As a writer for The Breeze I take notice of how many people are reading the newspaper on Mondays and Thursdays. It's exciting to know that people are reading and using your articles to get their information. It's astonishing to see the number of students that depend on the campus newspaper to get their news.
But most importantly; it's always rewarding to hear a teacher tell the students "Alright, put away you're Breeze" because the students just couldn't get enough of the campus newspaper.

Thursday, September 6, 2007

Welcome to JameSMADison Media

Ok. First things first. My name is Kristina and I am finally a senior at James Madison University.
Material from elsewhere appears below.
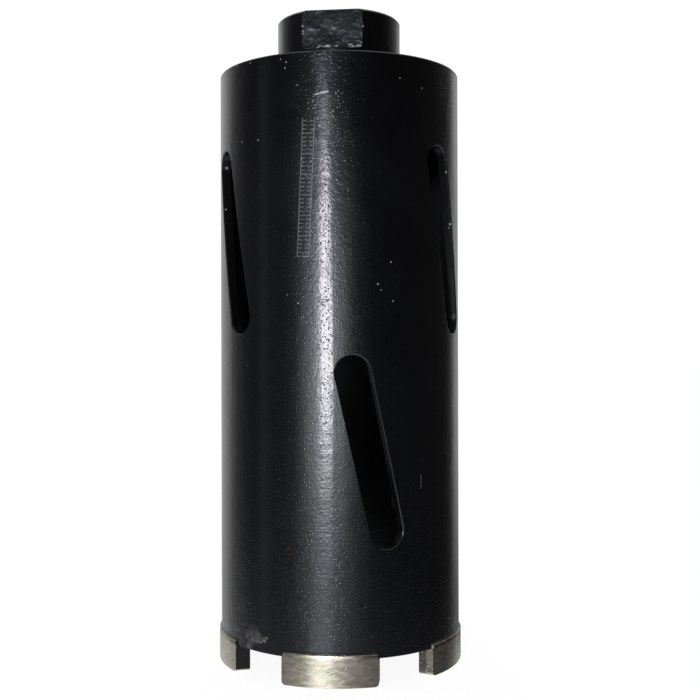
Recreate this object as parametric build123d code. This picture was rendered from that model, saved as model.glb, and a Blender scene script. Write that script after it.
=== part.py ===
from build123d import *
import math
import os

# Diamond core bit: a slotted steel barrel, closed by a welded end plate and drive hub, with
# diamond segments brazed on its lower edge. Millimetres; Z = 0 is the cutting plane, +Z is the
# hub's end, and angles are turned about Z from -Y towards +X.

# Overall
cut_diameter = 65.0
overall_length = 170.0

# Barrel
barrel_wall = 2.4
rim_edge_break = 0.3

# Slots, as seen on the unrolled barrel
slot_width = 8.7
slot_centres = 39.9
slot_slant = 12.6
slot_edge_break = 0.25
slots_per_row = 3
cutter_inside_share = 0.85
cutter_outside_share = 1.05
edge_nudge = 0.01
lower_row_height = 57.1
lower_row_angle = 13.5
upper_row_drop = 45.1
upper_row_angle = -60.5

# Segments
segment_count = 5
first_segment_angle = -4.8
segment_length = 24.0
segment_height = 6.7
segment_outer_stand = 0.5
segment_inner_stand = 0.5
segment_corner_radius = 1.0

# Braze under and beside each segment's top
braze_film = 0.1
outer_bead_height = 2.1
inner_bead_height = 1.4
bead_flat_share = 0.48
bead_end_inset = 0.3

# End plate
plate_thickness = 6.0
plate_fit = 0.1
plate_seam_depth = 2.4
plate_seam_side = 1.6
plate_weld_crown = 0.25

# Drive hub
hub_height = 15.0
hub_diameter = 33.0
hub_edge_break = 0.5
hub_across_flats = 29.0
hub_flat_length = 10.2
hub_flat_angle = -6.7
hub_flat_foot_radius = 0.9
spigot_diameter = 27.0
spigot_fit = 0.1
thread_bore_diameter = 20.955
bore_mouth_break = 1.2
hub_weld_leg = 3.4
hub_weld_fullness = 0.56

# Derived places
cut_radius = cut_diameter / 2
barrel_radius = cut_radius - segment_outer_stand
barrel_bore = barrel_radius - barrel_wall
segment_bore = barrel_bore - segment_inner_stand
barrel_foot = segment_height + braze_film
barrel_top = overall_length - hub_height
plate_underside = barrel_top - plate_thickness
upper_row_height = barrel_top - upper_row_drop
segment_pitch = 360 / segment_count
slot_pitch = 360 / slots_per_row


def ring(outer, inner, bottom, top):
    """A plain round ring between two heights."""
    height = top - bottom
    placed = Pos(0, 0, bottom)
    base = (Align.CENTER, Align.CENTER, Align.MIN)
    solid = Cylinder(outer, height, align=base) - Cylinder(inner, height, align=base)
    return placed * solid


def turned(points):
    """A solid turned about Z from a closed profile of (radius, height) corners."""
    profile = make_face(Plane.XZ * Polyline(*points, close=True))
    return revolve(profile, Axis.Z)


def slot_outline(distance):
    """The slot's outline on a plane at this distance from the axis.

    The slot's walls point at the barrel's axis, so a point of the unrolled outline lands on the
    plane where the line from the axis through it does.
    """
    slant = math.radians(slot_slant)
    half = slot_centres / 2
    reach = slot_width / 2

    def on_plane(across, along):
        arc = across * math.cos(slant) - along * math.sin(slant)
        height = across * math.sin(slant) + along * math.cos(slant)
        return Vector(distance * math.tan(arc / barrel_radius), -distance, height)

    def heading(side, end):
        above = on_plane(side * reach, end * half + edge_nudge)
        below = on_plane(side * reach, end * half - edge_nudge)
        return (above - below).normalized()

    def flank(side):
        steps = [half * step / 2 for step in range(-2, 3)]
        return Spline(*[on_plane(side * reach, along) for along in steps])

    def round_end(end):
        turns = [math.pi * step / 8 for step in range(9)]
        points = [on_plane(reach * math.cos(t), end * (half + reach * math.sin(t))) for t in turns]
        leaving = heading(1, end) * end
        arriving = heading(-1, end) * -end
        return Spline(*points, tangents=[leaving, arriving])

    return Wire([flank(1), round_end(1), flank(-1), round_end(-1)])


def slot_cutter():
    """The solid that one slot takes out of the barrel, at the front and at height 0."""
    inside = slot_outline(barrel_bore * cutter_inside_share)
    outside = slot_outline(cut_radius * cutter_outside_share)
    return Solid.make_loft([inside, outside], ruled=True)


def outer_slot_edges(tube):
    """The slots' edges on the barrel's outer face."""

    def from_axis(edge):
        middle = edge @ 0.5
        return math.hypot(middle.X, middle.Y)

    curved = [edge for edge in tube.edges() if edge.geom_type != GeomType.CIRCLE]
    return [edge for edge in curved if math.isclose(from_axis(edge), barrel_radius, abs_tol=edge_nudge)]


def core_tube():
    """The barrel: a tube with a broken top edge, a seam chamfer inside it and two rows of slots."""
    tube = ring(barrel_radius, barrel_bore, barrel_foot, barrel_top)
    top_edges = tube.edges().group_by(Axis.Z)[-1].sort_by(SortBy.RADIUS)
    tube = chamfer(top_edges[-1], rim_edge_break)
    seam_side = barrel_bore + plate_seam_side / 2
    seam = turned(
        [
            (barrel_bore - plate_fit, barrel_top - plate_seam_depth),
            (barrel_bore, barrel_top - plate_seam_depth),
            (seam_side, barrel_top),
            (barrel_bore - plate_fit, barrel_top),
        ]
    )
    tube = tube - seam
    cutter = slot_cutter()
    for height, angle in ((lower_row_height, lower_row_angle), (upper_row_height, upper_row_angle)):
        for turn in range(slots_per_row):
            tube = tube - Pos(0, 0, height) * Rot(0, 0, angle + turn * slot_pitch) * cutter
    return chamfer(outer_slot_edges(tube), slot_edge_break)


def end_plate():
    """The disc inside the barrel's upper end, with a seam chamfer and a hole for the spigot."""
    edge = barrel_bore - plate_fit
    hole = spigot_diameter / 2 + spigot_fit
    return turned(
        [
            (hole, plate_underside),
            (edge, plate_underside),
            (edge, barrel_top - plate_seam_depth),
            (edge - plate_seam_side, barrel_top),
            (hole, barrel_top),
        ]
    )


def plate_weld():
    """The weld that fills the V seam between the barrel and the plate, slightly crowned."""
    inner = barrel_bore - plate_fit - plate_seam_side
    outer = barrel_bore + plate_seam_side / 2
    root_inner = (barrel_bore - plate_fit, barrel_top - plate_seam_depth)
    root_outer = (barrel_bore, barrel_top - plate_seam_depth)
    middle = ((inner + outer) / 2, barrel_top + plate_weld_crown)
    with BuildSketch(Plane.XZ) as profile:
        with BuildLine():
            Polyline((inner, barrel_top), root_inner, root_outer, (outer, barrel_top))
            ThreePointArc((outer, barrel_top), middle, (inner, barrel_top))
        make_face()
    return revolve(profile.sketch, Axis.Z)


def drive_hub():
    """The turned coupling: a bored boss with two wrench flats and a spigot through the plate."""
    bore = thread_bore_diameter / 2
    outer = hub_diameter / 2
    spigot = spigot_diameter / 2
    hub = turned(
        [
            (bore, plate_underside + bore_mouth_break),
            (bore + bore_mouth_break, plate_underside),
            (spigot, plate_underside),
            (spigot, barrel_top),
            (outer, barrel_top),
            (outer, overall_length - hub_edge_break),
            (outer - hub_edge_break, overall_length),
            (bore + bore_mouth_break, overall_length),
            (bore, overall_length - bore_mouth_break),
        ]
    )
    block = Box(hub_diameter * 2, hub_diameter, hub_height * 2, align=(Align.CENTER, Align.MAX, Align.MIN))
    foot_edge = block.edges().filter_by(Axis.X).group_by(Axis.Y)[-1].sort_by(Axis.Z)[0]
    block = fillet(foot_edge, hub_flat_foot_radius)
    block = Pos(0, -hub_across_flats / 2, overall_length - hub_flat_length) * block
    for side in (0, 180):
        hub = hub - Rot(0, 0, hub_flat_angle + side) * block
    return hub


def hub_weld():
    """The fillet weld round the hub's foot."""
    root = (hub_diameter / 2, barrel_top)
    toe = (root[0] + hub_weld_leg, barrel_top)
    head = (root[0], barrel_top + hub_weld_leg)
    bulge = hub_weld_leg * hub_weld_fullness
    middle = (root[0] + bulge, barrel_top + bulge)
    with BuildSketch(Plane.XZ) as profile:
        with BuildLine():
            Polyline(head, root, toe)
            ThreePointArc(toe, middle, head)
        make_face()
    return revolve(profile.sketch, Axis.Z)


def span(length, bottom, top):
    """A block over the front of the barrel's wall that bounds a piece of this length."""
    base = (Align.CENTER, Align.MAX, Align.MIN)
    return Pos(0, 0, bottom) * Box(length, cut_diameter, top - bottom, align=base)


def segment():
    """One segment at the front: an arc with parallel ends and rounded lower corners."""
    arc = ring(cut_radius, segment_bore, 0, segment_height)
    block = span(segment_length, 0, segment_height)
    corners = block.edges().filter_by(Axis.Y).group_by(Axis.Z)[0]
    return arc & fillet(corners, segment_corner_radius)


def bead_profile(wall, reach, top):
    """A bead's bulging edge, from the segment's face at this reach back to the barrel's wall."""
    flat = segment_height + (top - segment_height) * bead_flat_share
    bulge = math.cos(math.radians(45))
    middle = (wall + reach * bulge, flat + (top - flat) * bulge)
    return [(wall + reach, segment_height), (wall + reach, flat), middle, (wall, top)]


def segment_braze():
    """The braze of one segment at the front: a film under the barrel's edge and its two beads."""
    outer = bead_profile(barrel_radius, segment_outer_stand, segment_height + outer_bead_height)
    inner = bead_profile(barrel_bore, -segment_inner_stand, segment_height + inner_bead_height)
    with BuildSketch(Plane.XZ) as profile:
        with BuildLine():
            Line(*outer[:2])
            ThreePointArc(*outer[1:])
            Polyline(outer[-1], (barrel_radius, barrel_foot), (barrel_bore, barrel_foot), inner[-1])
            ThreePointArc(*inner[1:])
            Polyline(inner[1], inner[0], outer[0])
        make_face()
    bead = revolve(profile.sketch, Axis.Z)
    return bead & span(segment_length - 2 * bead_end_inset, segment_height, outer[-1][1])


def save(name, shape):
    """Write one named piece."""
    export_step(shape, f"parts/{name}.step")


os.makedirs("parts", exist_ok=True)
save("core_tube", core_tube())
save("end_plate", end_plate())
save("plate_weld", plate_weld())
save("drive_hub", drive_hub())
save("hub_weld", hub_weld())
front_segment = segment()
front_braze = segment_braze()
for number in range(segment_count):
    place = Rot(0, 0, first_segment_angle + number * segment_pitch)
    save(f"segment_{number + 1}", place * front_segment)
    save(f"segment_braze_{number + 1}", place * front_braze)
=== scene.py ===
import math
import bpy
import bmesh
from mathutils import Matrix, Vector, noise


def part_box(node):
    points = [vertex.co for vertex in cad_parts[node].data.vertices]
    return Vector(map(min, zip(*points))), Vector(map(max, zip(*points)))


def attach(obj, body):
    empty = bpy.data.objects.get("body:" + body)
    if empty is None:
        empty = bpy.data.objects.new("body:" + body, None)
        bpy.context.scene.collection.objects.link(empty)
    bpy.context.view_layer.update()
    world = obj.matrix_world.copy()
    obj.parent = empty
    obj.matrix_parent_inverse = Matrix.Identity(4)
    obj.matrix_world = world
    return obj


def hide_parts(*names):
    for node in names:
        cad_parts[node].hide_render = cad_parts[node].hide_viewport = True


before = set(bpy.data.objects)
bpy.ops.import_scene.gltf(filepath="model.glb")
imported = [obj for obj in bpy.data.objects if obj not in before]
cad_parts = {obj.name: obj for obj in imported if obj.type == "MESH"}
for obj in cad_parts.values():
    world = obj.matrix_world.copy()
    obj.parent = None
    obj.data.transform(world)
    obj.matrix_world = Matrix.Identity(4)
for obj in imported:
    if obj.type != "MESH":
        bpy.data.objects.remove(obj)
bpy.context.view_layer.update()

scene = bpy.context.scene
mm = 0.001
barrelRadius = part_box("core_tube")[1][0]
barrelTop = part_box("core_tube")[1][2]


# small helpers for node trees

def addNode(tree, kind, **settings):
    node = tree.nodes.new(kind)
    for name, value in settings.items():
        setattr(node, name, value)
    return node


def feed(tree, socket, value):
    if value is None:
        return
    if isinstance(value, (int, float)):
        socket.default_value = value
    elif isinstance(value, tuple):
        socket.default_value = (*value, 1.0) if len(socket.default_value) == 4 else value
    else:
        tree.links.new(value, socket)


def newMaterial(name):
    mat = bpy.data.materials.new(name)
    mat.use_nodes = True
    tree = mat.node_tree
    tree.nodes.clear()
    out = addNode(tree, "ShaderNodeOutputMaterial")
    shader = addNode(tree, "ShaderNodeBsdfPrincipled")
    tree.links.new(shader.outputs[0], out.inputs["Surface"])
    return mat, tree, shader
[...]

I am currently taking classes in the School of Media Arts and Design ( we’ll call it SMAD) with a concentration in Print Journalism (the profession that’s still very much alive no matter what anyone says). I guess when I graduate I would like to work with either a local magazine or a local newspaper. I never had the aspiration or want to work with The New York Times or any other huge publication. I obviously love writing no matter how much I stress about it or else I wouldn’t be making a career out of it. In other words, I definitely did not pick journalism for the money.
So because I am a media arts and design major, I figured it’s only fitting for me to focus on the student media. According to the encyclopedia media can be “Any form of information, including music and movies. This may also refer to CDs, DVDs, videotapes and other prerecorded material. Or the trade press.” The trade press would include newspapers and magazines. From a student’s perspective, my most widely used type of media would have to be either newspapers or the internet. I use mostly newspapers for school news and the internet for world news. I find that a newspaper will always be useful when it comes to local news. I also like actually having something in my hands when I’m reading, so I could be biased. No matter what kind of media is being used, whether it’s multi-media or the trade press, students are always going to need an outlet to express their opinions, ideas, or the news. Even if it’s through a blog.